▸ Dataset excerpt
════════
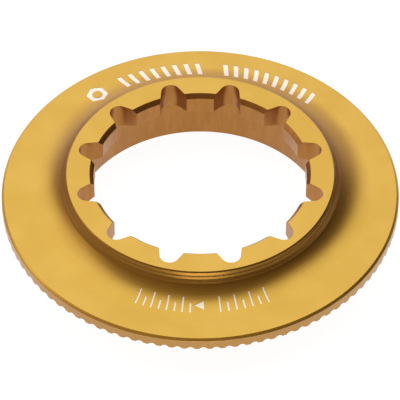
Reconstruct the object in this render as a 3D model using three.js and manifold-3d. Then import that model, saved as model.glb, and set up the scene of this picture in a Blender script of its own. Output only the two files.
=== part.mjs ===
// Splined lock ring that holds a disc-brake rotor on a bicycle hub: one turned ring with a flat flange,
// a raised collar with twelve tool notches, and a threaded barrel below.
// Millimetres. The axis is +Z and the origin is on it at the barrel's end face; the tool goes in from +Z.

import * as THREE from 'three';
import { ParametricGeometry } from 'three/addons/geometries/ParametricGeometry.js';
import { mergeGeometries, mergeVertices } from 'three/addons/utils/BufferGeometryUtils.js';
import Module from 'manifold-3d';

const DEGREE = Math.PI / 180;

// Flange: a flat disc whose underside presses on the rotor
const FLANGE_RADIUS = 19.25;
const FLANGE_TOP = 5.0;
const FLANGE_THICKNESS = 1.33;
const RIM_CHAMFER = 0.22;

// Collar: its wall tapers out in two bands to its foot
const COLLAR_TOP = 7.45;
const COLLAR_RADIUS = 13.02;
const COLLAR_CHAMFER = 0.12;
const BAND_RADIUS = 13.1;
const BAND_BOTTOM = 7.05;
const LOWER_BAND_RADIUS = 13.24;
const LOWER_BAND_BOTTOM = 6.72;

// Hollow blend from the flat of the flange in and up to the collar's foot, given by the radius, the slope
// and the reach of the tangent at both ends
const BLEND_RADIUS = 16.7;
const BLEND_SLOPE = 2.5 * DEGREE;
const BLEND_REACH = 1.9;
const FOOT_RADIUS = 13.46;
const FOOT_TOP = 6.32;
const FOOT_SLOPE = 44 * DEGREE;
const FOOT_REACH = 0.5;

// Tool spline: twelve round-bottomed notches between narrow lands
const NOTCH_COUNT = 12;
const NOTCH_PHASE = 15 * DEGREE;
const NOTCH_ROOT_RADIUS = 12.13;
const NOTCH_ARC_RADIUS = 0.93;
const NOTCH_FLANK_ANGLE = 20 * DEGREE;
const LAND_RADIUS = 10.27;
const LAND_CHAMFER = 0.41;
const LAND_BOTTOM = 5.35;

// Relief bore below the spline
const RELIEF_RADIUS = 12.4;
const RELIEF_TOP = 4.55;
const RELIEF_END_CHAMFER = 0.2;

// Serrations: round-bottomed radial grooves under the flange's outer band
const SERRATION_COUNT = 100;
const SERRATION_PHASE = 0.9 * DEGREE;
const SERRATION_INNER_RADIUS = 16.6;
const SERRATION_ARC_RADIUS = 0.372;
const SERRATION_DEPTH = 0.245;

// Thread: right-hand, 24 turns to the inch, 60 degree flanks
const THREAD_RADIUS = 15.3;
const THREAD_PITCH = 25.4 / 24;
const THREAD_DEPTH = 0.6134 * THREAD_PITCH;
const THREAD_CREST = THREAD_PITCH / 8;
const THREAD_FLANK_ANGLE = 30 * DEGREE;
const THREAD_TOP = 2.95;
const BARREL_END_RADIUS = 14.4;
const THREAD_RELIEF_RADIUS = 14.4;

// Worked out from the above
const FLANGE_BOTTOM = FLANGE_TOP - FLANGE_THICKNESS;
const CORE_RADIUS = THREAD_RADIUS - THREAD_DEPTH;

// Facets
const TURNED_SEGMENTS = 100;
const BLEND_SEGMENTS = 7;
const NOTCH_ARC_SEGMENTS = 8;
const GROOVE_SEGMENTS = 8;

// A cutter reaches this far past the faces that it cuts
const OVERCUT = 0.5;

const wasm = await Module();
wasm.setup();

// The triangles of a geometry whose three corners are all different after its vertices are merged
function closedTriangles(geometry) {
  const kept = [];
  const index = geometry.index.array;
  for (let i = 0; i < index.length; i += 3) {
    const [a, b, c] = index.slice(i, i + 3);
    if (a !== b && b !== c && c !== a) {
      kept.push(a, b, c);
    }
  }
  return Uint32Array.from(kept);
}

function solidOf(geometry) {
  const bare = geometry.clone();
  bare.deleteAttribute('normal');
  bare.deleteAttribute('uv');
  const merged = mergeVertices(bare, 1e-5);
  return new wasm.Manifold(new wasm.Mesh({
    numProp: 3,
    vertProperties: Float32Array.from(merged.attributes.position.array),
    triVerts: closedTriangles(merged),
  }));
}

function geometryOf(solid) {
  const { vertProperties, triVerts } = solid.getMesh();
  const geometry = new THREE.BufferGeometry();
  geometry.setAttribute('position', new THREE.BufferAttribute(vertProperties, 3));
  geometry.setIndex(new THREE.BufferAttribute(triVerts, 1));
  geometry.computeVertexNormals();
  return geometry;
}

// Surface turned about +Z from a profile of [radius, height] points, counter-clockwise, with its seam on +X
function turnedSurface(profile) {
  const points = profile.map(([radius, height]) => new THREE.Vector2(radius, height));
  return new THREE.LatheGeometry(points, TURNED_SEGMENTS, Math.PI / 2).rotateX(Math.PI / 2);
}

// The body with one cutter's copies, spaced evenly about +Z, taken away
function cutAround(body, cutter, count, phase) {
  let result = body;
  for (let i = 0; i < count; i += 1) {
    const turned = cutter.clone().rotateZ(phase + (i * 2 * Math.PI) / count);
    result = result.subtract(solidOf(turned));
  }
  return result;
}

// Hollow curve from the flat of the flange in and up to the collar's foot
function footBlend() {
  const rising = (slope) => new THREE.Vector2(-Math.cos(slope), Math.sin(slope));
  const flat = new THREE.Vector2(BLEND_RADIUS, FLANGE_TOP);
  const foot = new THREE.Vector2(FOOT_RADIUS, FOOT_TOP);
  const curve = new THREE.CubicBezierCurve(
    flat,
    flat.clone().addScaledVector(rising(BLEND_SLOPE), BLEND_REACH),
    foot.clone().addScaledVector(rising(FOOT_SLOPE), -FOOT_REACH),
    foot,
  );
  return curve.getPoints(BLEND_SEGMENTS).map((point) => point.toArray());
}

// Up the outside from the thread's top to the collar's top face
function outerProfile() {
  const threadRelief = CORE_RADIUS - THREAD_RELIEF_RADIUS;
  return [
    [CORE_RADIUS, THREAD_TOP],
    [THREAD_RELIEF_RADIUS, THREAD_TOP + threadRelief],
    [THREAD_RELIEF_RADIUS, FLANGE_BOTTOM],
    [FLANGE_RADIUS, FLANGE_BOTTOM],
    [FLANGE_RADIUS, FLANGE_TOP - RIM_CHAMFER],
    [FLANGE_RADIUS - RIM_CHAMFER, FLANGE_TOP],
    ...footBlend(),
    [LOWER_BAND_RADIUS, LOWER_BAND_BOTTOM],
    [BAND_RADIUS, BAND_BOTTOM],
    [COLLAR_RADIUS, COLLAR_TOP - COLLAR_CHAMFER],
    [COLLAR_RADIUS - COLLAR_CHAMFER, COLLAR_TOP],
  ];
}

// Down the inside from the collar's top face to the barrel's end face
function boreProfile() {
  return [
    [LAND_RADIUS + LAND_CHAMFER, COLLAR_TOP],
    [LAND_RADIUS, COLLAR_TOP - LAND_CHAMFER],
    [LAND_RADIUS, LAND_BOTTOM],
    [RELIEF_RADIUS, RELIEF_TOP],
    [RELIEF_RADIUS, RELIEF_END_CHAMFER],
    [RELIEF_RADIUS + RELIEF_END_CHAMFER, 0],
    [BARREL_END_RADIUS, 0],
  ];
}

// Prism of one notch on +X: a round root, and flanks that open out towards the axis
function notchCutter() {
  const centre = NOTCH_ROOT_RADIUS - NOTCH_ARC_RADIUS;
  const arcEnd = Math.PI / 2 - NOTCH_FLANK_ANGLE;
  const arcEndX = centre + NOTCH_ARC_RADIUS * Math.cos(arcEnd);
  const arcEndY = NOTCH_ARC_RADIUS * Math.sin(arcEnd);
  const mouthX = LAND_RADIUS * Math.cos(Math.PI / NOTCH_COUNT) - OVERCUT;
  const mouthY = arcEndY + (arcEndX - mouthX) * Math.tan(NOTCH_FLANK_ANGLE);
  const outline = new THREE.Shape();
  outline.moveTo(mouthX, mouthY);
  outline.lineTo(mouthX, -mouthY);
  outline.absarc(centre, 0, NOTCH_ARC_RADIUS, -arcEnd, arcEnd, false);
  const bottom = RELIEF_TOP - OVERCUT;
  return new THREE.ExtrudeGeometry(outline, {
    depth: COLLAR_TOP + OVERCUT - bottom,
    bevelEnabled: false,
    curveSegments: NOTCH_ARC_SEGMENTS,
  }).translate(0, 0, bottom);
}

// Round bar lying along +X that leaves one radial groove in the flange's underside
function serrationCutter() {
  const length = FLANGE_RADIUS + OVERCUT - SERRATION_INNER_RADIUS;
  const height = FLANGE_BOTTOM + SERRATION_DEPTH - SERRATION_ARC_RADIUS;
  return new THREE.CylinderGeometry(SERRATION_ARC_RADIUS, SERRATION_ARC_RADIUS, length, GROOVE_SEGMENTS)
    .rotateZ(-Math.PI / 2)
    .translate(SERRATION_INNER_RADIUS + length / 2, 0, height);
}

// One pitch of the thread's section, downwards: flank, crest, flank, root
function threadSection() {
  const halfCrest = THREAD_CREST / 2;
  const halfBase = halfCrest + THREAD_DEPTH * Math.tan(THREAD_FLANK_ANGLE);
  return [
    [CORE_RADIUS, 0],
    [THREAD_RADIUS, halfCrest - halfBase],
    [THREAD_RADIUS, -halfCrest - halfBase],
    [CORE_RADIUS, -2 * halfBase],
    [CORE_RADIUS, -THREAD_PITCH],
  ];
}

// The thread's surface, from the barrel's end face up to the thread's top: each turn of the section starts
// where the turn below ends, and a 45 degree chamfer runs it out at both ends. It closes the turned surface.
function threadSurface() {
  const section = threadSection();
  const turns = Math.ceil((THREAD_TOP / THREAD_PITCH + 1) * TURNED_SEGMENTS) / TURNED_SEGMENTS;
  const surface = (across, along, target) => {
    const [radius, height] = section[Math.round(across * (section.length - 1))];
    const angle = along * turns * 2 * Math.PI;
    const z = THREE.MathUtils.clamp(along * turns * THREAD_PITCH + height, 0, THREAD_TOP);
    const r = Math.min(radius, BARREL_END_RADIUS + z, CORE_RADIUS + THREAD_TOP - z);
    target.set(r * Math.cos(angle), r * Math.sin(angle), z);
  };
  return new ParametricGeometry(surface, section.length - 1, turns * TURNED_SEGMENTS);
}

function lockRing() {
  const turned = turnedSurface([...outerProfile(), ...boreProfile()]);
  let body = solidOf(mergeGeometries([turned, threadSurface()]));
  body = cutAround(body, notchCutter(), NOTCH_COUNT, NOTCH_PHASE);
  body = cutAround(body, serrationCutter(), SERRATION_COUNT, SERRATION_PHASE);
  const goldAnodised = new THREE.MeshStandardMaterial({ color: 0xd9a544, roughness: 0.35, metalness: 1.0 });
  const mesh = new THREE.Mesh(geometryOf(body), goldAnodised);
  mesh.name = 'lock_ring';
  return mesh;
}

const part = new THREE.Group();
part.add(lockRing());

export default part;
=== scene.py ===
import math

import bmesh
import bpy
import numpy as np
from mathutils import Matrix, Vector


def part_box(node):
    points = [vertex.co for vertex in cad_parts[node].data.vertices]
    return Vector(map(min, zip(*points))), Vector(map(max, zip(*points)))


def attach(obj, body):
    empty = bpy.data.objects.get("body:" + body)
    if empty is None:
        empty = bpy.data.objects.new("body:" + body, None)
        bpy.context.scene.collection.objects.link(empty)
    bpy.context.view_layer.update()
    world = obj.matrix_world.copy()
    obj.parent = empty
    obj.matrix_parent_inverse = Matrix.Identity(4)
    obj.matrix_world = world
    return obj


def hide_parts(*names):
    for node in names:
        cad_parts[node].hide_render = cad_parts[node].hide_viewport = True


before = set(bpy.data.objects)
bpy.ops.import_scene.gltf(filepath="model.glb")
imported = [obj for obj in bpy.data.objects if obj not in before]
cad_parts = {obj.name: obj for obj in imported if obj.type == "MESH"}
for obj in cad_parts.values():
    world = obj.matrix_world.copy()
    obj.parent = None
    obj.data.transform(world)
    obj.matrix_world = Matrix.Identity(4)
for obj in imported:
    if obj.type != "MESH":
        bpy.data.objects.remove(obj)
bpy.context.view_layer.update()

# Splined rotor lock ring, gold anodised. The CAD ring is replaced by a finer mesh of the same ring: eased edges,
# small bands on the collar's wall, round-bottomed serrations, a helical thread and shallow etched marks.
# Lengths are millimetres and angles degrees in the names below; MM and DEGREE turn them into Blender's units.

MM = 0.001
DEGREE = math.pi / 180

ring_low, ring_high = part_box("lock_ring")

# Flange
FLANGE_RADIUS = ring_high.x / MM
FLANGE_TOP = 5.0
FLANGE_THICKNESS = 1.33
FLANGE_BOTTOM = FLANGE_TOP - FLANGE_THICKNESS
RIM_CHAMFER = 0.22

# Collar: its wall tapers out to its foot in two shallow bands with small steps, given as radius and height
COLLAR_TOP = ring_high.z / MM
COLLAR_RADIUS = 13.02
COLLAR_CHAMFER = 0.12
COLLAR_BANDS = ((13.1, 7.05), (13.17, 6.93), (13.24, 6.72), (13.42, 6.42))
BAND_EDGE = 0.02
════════
Exactly reproduce the lines that run from the line bearing "const r = Math.min(radius, BARREL_END_RADIUS" through the line bearing "cad_parts[node].hide_render = cad_parts[node].hide_viewport", with both end lines included.

    const r = Math.min(radius, BARREL_END_RADIUS + z, CORE_RADIUS + THREAD_TOP - z);
    target.set(r * Math.cos(angle), r * Math.sin(angle), z);
  };
  return new ParametricGeometry(surface, section.length - 1, turns * TURNED_SEGMENTS);
}

function lockRing() {
  const turned = turnedSurface([...outerProfile(), ...boreProfile()]);
  let body = solidOf(mergeGeometries([turned, threadSurface()]));
  body = cutAround(body, notchCutter(), NOTCH_COUNT, NOTCH_PHASE);
  body = cutAround(body, serrationCutter(), SERRATION_COUNT, SERRATION_PHASE);
  const goldAnodised = new THREE.MeshStandardMaterial({ color: 0xd9a544, roughness: 0.35, metalness: 1.0 });
  const mesh = new THREE.Mesh(geometryOf(body), goldAnodised);
  mesh.name = 'lock_ring';
  return mesh;
}

const part = new THREE.Group();
part.add(lockRing());

export default part;
=== scene.py ===
import math

import bmesh
import bpy
import numpy as np
from mathutils import Matrix, Vector


def part_box(node):
    points = [vertex.co for vertex in cad_parts[node].data.vertices]
    return Vector(map(min, zip(*points))), Vector(map(max, zip(*points)))


def attach(obj, body):
    empty = bpy.data.objects.get("body:" + body)
    if empty is None:
        empty = bpy.data.objects.new("body:" + body, None)
        bpy.context.scene.collection.objects.link(empty)
    bpy.context.view_layer.update()
    world = obj.matrix_world.copy()
    obj.parent = empty
    obj.matrix_parent_inverse = Matrix.Identity(4)
    obj.matrix_world = world
    return obj


def hide_parts(*names):
    for node in names:
        cad_parts[node].hide_render = cad_parts[node].hide_viewport = True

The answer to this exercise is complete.